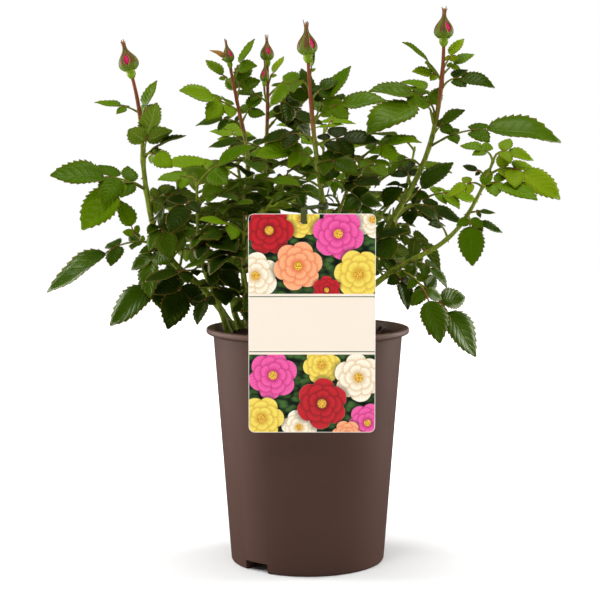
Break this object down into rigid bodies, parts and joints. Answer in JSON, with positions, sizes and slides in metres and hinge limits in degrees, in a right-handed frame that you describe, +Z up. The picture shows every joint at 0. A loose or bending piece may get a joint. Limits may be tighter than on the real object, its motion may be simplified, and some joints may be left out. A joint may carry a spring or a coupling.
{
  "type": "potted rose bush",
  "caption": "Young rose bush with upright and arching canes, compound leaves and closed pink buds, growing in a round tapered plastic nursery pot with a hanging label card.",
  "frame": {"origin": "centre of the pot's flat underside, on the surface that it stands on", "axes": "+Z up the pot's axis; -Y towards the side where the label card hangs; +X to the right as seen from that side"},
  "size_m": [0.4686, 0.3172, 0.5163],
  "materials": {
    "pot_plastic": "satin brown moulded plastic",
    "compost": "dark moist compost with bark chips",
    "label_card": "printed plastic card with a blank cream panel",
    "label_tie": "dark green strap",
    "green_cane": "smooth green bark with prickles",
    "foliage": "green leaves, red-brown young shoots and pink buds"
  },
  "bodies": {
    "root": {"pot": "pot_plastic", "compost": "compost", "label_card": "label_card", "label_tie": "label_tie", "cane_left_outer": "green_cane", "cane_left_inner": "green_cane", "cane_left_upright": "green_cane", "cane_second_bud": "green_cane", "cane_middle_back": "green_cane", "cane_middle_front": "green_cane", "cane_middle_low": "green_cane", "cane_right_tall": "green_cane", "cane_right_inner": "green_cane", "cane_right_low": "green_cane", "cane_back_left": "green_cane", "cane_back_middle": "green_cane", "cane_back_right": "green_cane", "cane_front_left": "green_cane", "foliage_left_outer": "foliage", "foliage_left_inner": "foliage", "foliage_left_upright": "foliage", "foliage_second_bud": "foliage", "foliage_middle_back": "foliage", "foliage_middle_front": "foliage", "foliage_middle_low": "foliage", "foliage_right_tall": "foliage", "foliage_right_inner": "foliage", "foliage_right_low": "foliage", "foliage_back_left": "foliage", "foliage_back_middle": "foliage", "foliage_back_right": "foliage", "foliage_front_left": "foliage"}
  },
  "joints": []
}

⁂

§ Exercise:
Only the count is wanted: report how many lines of the material above hold the word "frame".

§ Response for this exercise:
2